▸ **What is required**
Copy out the listing that follows exactly, dropping every picture.
## start
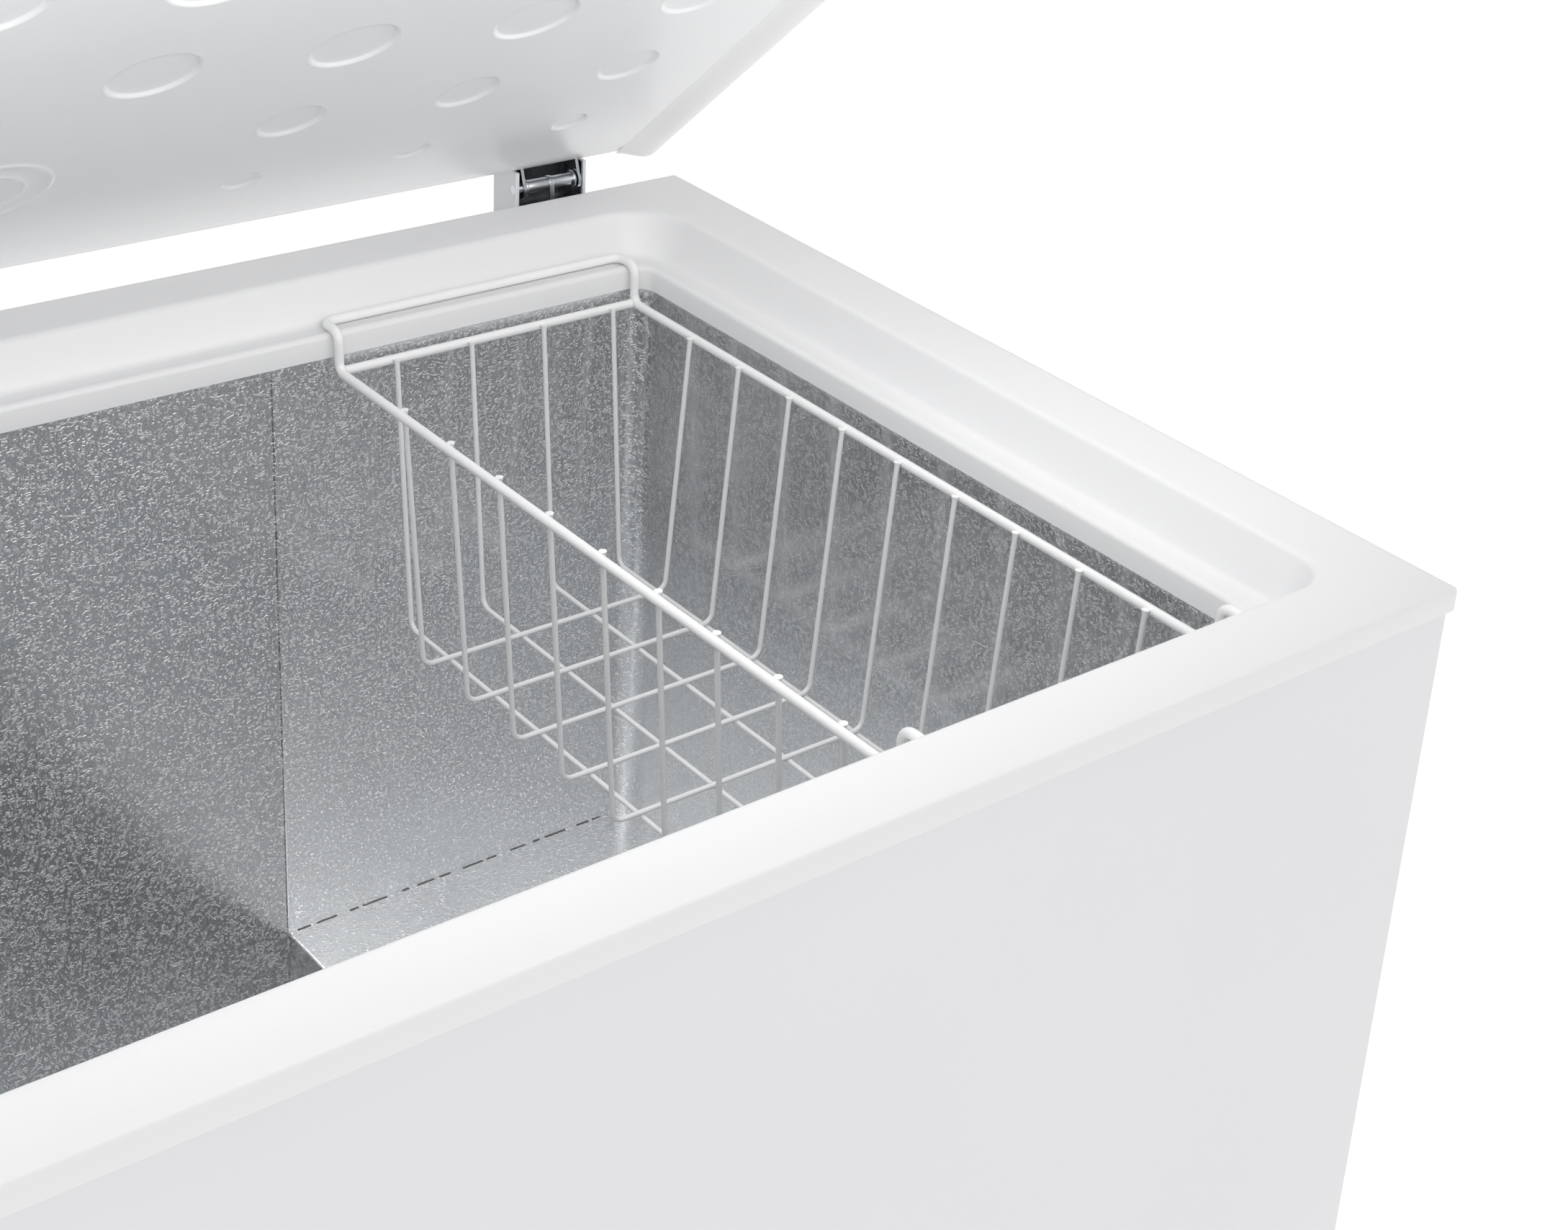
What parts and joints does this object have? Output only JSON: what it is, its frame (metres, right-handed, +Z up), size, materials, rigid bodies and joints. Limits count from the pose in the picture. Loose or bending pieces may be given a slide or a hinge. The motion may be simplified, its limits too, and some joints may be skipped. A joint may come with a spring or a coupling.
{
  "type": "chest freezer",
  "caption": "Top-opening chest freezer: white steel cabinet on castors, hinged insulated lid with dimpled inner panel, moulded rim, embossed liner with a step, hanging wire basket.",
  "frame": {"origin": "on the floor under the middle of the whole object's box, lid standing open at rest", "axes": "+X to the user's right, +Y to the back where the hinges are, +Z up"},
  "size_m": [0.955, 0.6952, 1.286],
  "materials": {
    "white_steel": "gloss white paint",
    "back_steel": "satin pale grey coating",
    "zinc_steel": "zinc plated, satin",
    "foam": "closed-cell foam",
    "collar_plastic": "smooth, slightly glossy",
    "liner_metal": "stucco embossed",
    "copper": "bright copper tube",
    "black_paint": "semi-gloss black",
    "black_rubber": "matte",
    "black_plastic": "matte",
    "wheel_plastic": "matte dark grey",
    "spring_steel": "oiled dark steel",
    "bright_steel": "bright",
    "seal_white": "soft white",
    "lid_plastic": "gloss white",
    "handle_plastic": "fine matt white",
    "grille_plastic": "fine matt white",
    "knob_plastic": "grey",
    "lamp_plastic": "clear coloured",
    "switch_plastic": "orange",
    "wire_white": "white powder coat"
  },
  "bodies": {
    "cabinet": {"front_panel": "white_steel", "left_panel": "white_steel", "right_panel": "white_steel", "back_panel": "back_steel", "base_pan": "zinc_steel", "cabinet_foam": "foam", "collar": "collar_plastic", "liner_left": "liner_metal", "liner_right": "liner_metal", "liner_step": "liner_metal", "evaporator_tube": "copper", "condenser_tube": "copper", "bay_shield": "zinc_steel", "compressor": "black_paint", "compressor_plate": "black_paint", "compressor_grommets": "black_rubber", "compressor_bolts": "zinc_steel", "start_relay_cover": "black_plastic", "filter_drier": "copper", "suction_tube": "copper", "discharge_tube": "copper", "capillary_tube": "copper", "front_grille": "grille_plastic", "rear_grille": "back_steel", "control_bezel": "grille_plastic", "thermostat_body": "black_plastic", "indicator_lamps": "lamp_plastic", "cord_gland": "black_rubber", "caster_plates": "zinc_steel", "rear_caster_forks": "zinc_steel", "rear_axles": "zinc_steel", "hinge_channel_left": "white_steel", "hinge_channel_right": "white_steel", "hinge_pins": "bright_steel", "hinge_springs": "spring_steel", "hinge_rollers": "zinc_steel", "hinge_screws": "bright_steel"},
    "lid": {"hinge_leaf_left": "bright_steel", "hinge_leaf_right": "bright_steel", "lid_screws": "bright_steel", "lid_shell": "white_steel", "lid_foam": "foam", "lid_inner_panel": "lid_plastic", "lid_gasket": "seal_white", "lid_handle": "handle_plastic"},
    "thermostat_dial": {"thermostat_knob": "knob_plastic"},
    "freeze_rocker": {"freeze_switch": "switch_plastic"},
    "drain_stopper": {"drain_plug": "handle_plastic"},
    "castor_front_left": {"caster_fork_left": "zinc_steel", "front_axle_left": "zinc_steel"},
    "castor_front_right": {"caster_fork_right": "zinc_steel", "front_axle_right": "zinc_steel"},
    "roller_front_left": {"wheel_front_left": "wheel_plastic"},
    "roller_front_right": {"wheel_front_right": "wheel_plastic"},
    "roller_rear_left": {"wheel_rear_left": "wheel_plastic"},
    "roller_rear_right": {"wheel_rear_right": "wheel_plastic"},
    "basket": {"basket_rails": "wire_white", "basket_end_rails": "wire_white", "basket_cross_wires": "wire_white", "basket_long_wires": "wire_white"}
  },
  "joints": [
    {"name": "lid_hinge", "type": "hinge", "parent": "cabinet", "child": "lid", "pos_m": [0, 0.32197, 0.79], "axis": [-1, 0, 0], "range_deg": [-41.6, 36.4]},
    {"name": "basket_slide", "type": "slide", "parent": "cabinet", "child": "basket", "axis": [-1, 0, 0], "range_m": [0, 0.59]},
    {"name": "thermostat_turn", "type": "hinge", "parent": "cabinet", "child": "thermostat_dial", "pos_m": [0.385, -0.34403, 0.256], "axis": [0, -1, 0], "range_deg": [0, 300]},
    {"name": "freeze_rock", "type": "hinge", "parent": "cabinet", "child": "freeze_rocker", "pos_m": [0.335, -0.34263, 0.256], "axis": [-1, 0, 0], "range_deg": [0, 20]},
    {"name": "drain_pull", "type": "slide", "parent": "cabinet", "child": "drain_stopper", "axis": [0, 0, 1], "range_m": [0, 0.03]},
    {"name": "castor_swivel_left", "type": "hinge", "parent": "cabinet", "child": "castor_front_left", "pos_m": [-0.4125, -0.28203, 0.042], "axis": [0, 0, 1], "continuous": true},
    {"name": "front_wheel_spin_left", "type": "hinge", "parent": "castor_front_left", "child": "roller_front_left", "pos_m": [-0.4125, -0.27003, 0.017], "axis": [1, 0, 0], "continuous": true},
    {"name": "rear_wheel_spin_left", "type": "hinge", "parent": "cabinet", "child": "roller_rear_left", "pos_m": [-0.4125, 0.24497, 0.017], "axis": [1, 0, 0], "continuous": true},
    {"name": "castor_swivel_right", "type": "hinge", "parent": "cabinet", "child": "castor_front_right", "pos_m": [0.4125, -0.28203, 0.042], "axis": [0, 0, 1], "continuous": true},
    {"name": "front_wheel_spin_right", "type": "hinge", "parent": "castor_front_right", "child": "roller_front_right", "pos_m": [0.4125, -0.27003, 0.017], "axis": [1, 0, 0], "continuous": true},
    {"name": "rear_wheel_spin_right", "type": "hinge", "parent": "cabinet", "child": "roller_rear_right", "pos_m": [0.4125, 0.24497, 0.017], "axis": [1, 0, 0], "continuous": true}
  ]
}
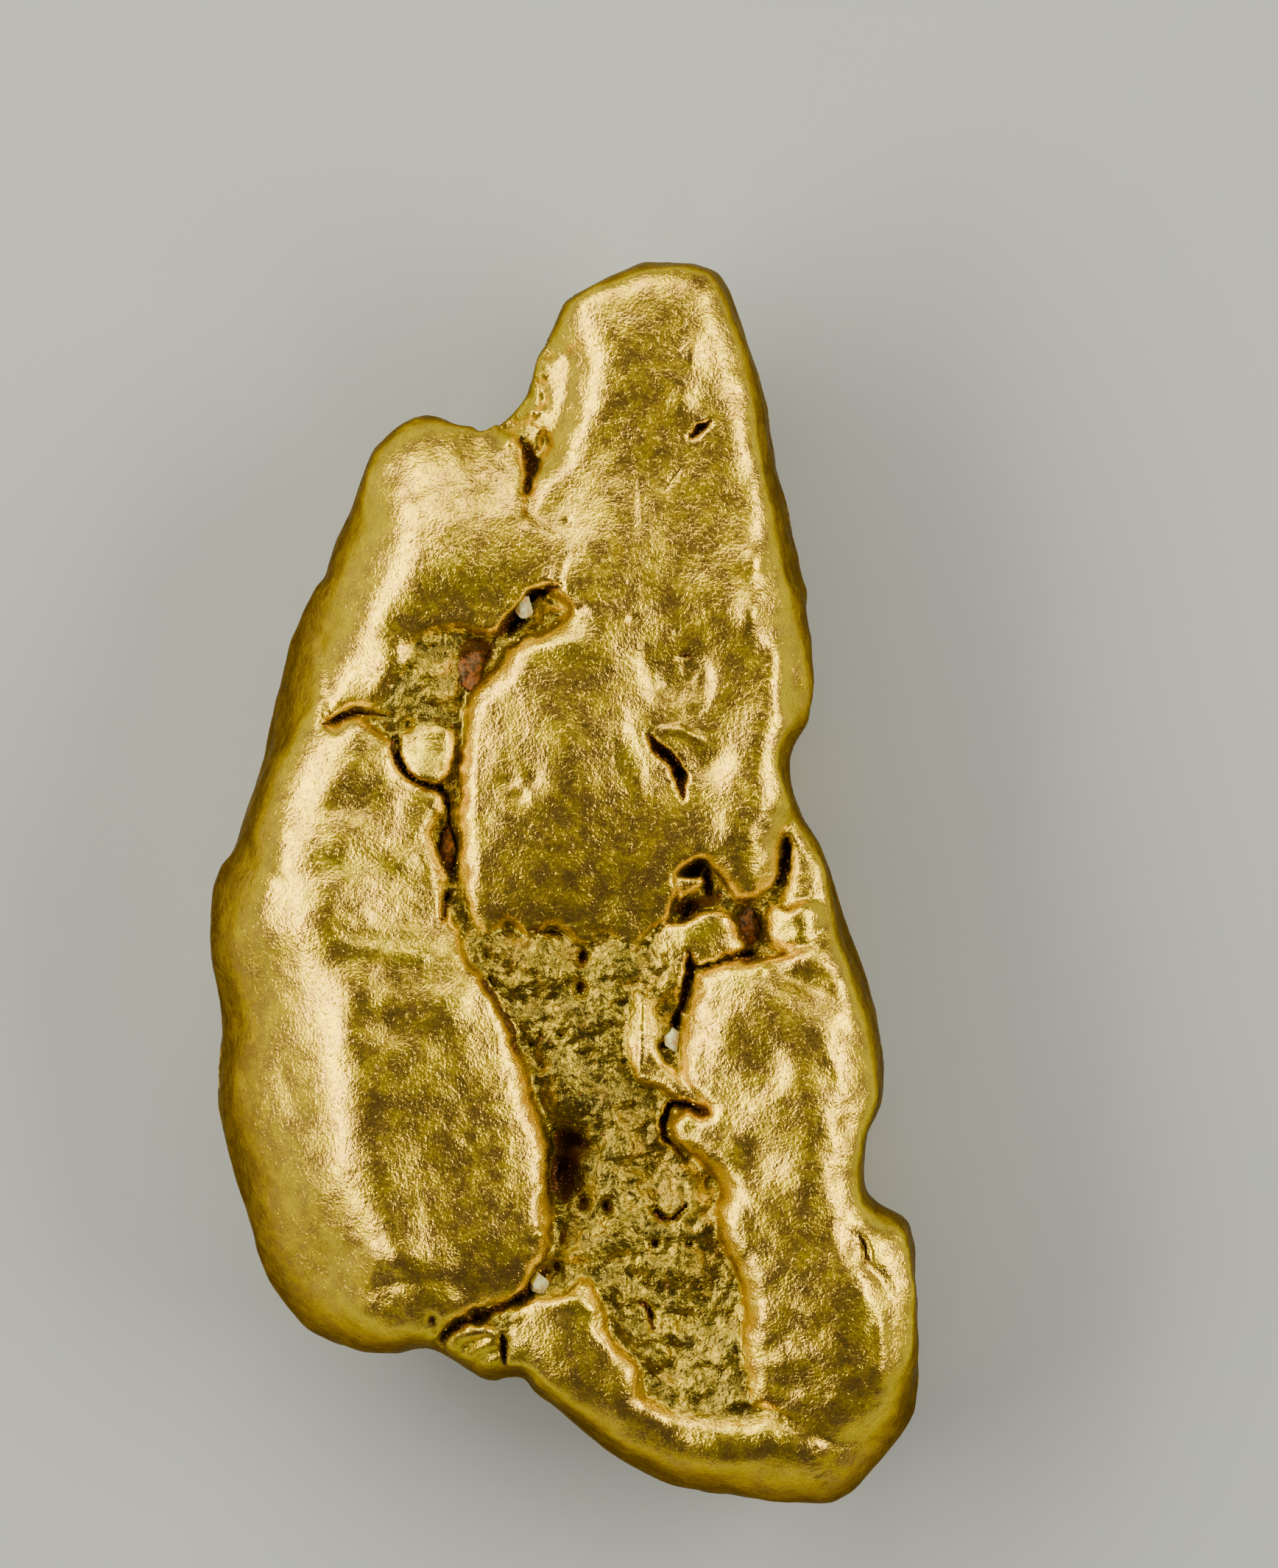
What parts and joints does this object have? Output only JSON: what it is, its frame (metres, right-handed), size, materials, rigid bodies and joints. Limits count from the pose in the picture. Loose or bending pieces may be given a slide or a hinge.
## end
▸ **Expected answer**
What parts and joints does this object have? Output only JSON: what it is, its frame (metres, right-handed, +Z up), size, materials, rigid bodies and joints. Limits count from the pose in the picture. Loose or bending pieces may be given a slide or a hinge. The motion may be simplified, its limits too, and some joints may be skipped. A joint may come with a spring or a coupling.
{
  "type": "chest freezer",
  "caption": "Top-opening chest freezer: white steel cabinet on castors, hinged insulated lid with dimpled inner panel, moulded rim, embossed liner with a step, hanging wire basket.",
  "frame": {"origin": "on the floor under the middle of the whole object's box, lid standing open at rest", "axes": "+X to the user's right, +Y to the back where the hinges are, +Z up"},
  "size_m": [0.955, 0.6952, 1.286],
  "materials": {
    "white_steel": "gloss white paint",
    "back_steel": "satin pale grey coating",
    "zinc_steel": "zinc plated, satin",
    "foam": "closed-cell foam",
    "collar_plastic": "smooth, slightly glossy",
    "liner_metal": "stucco embossed",
    "copper": "bright copper tube",
    "black_paint": "semi-gloss black",
    "black_rubber": "matte",
    "black_plastic": "matte",
    "wheel_plastic": "matte dark grey",
    "spring_steel": "oiled dark steel",
    "bright_steel": "bright",
    "seal_white": "soft white",
    "lid_plastic": "gloss white",
    "handle_plastic": "fine matt white",
    "grille_plastic": "fine matt white",
    "knob_plastic": "grey",
    "lamp_plastic": "clear coloured",
    "switch_plastic": "orange",
    "wire_white": "white powder coat"
  },
  "bodies": {
    "cabinet": {"front_panel": "white_steel", "left_panel": "white_steel", "right_panel": "white_steel", "back_panel": "back_steel", "base_pan": "zinc_steel", "cabinet_foam": "foam", "collar": "collar_plastic", "liner_left": "liner_metal", "liner_right": "liner_metal", "liner_step": "liner_metal", "evaporator_tube": "copper", "condenser_tube": "copper", "bay_shield": "zinc_steel", "compressor": "black_paint", "compressor_plate": "black_paint", "compressor_grommets": "black_rubber", "compressor_bolts": "zinc_steel", "start_relay_cover": "black_plastic", "filter_drier": "copper", "suction_tube": "copper", "discharge_tube": "copper", "capillary_tube": "copper", "front_grille": "grille_plastic", "rear_grille": "back_steel", "control_bezel": "grille_plastic", "thermostat_body": "black_plastic", "indicator_lamps": "lamp_plastic", "cord_gland": "black_rubber", "caster_plates": "zinc_steel", "rear_caster_forks": "zinc_steel", "rear_axles": "zinc_steel", "hinge_channel_left": "white_steel", "hinge_channel_right": "white_steel", "hinge_pins": "bright_steel", "hinge_springs": "spring_steel", "hinge_rollers": "zinc_steel", "hinge_screws": "bright_steel"},
    "lid": {"hinge_leaf_left": "bright_steel", "hinge_leaf_right": "bright_steel", "lid_screws": "bright_steel", "lid_shell": "white_steel", "lid_foam": "foam", "lid_inner_panel": "lid_plastic", "lid_gasket": "seal_white", "lid_handle": "handle_plastic"},
    "thermostat_dial": {"thermostat_knob": "knob_plastic"},
    "freeze_rocker": {"freeze_switch": "switch_plastic"},
    "drain_stopper": {"drain_plug": "handle_plastic"},
    "castor_front_left": {"caster_fork_left": "zinc_steel", "front_axle_left": "zinc_steel"},
    "castor_front_right": {"caster_fork_right": "zinc_steel", "front_axle_right": "zinc_steel"},
    "roller_front_left": {"wheel_front_left": "wheel_plastic"},
    "roller_front_right": {"wheel_front_right": "wheel_plastic"},
    "roller_rear_left": {"wheel_rear_left": "wheel_plastic"},
    "roller_rear_right": {"wheel_rear_right": "wheel_plastic"},
    "basket": {"basket_rails": "wire_white", "basket_end_rails": "wire_white", "basket_cross_wires": "wire_white", "basket_long_wires": "wire_white"}
  },
  "joints": [
    {"name": "lid_hinge", "type": "hinge", "parent": "cabinet", "child": "lid", "pos_m": [0, 0.32197, 0.79], "axis": [-1, 0, 0], "range_deg": [-41.6, 36.4]},
    {"name": "basket_slide", "type": "slide", "parent": "cabinet", "child": "basket", "axis": [-1, 0, 0], "range_m": [0, 0.59]},
    {"name": "thermostat_turn", "type": "hinge", "parent": "cabinet", "child": "thermostat_dial", "pos_m": [0.385, -0.34403, 0.256], "axis": [0, -1, 0], "range_deg": [0, 300]},
    {"name": "freeze_rock", "type": "hinge", "parent": "cabinet", "child": "freeze_rocker", "pos_m": [0.335, -0.34263, 0.256], "axis": [-1, 0, 0], "range_deg": [0, 20]},
    {"name": "drain_pull", "type": "slide", "parent": "cabinet", "child": "drain_stopper", "axis": [0, 0, 1], "range_m": [0, 0.03]},
    {"name": "castor_swivel_left", "type": "hinge", "parent": "cabinet", "child": "castor_front_left", "pos_m": [-0.4125, -0.28203, 0.042], "axis": [0, 0, 1], "continuous": true},
    {"name": "front_wheel_spin_left", "type": "hinge", "parent": "castor_front_left", "child": "roller_front_left", "pos_m": [-0.4125, -0.27003, 0.017], "axis": [1, 0, 0], "continuous": true},
    {"name": "rear_wheel_spin_left", "type": "hinge", "parent": "cabinet", "child": "roller_rear_left", "pos_m": [-0.4125, 0.24497, 0.017], "axis": [1, 0, 0], "continuous": true},
    {"name": "castor_swivel_right", "type": "hinge", "parent": "cabinet", "child": "castor_front_right", "pos_m": [0.4125, -0.28203, 0.042], "axis": [0, 0, 1], "continuous": true},
    {"name": "front_wheel_spin_right", "type": "hinge", "parent": "castor_front_right", "child": "roller_front_right", "pos_m": [0.4125, -0.27003, 0.017], "axis": [1, 0, 0], "continuous": true},
    {"name": "rear_wheel_spin_right", "type": "hinge", "parent": "cabinet", "child": "roller_rear_right", "pos_m": [0.4125, 0.24497, 0.017], "axis": [1, 0, 0], "continuous": true}
  ]
}
What parts and joints does this object have? Output only JSON: what it is, its frame (metres, right-handed), size, materials, rigid bodies and joints. Limits count from the pose in the picture. Loose or bending pieces may be given a slide or a hinge.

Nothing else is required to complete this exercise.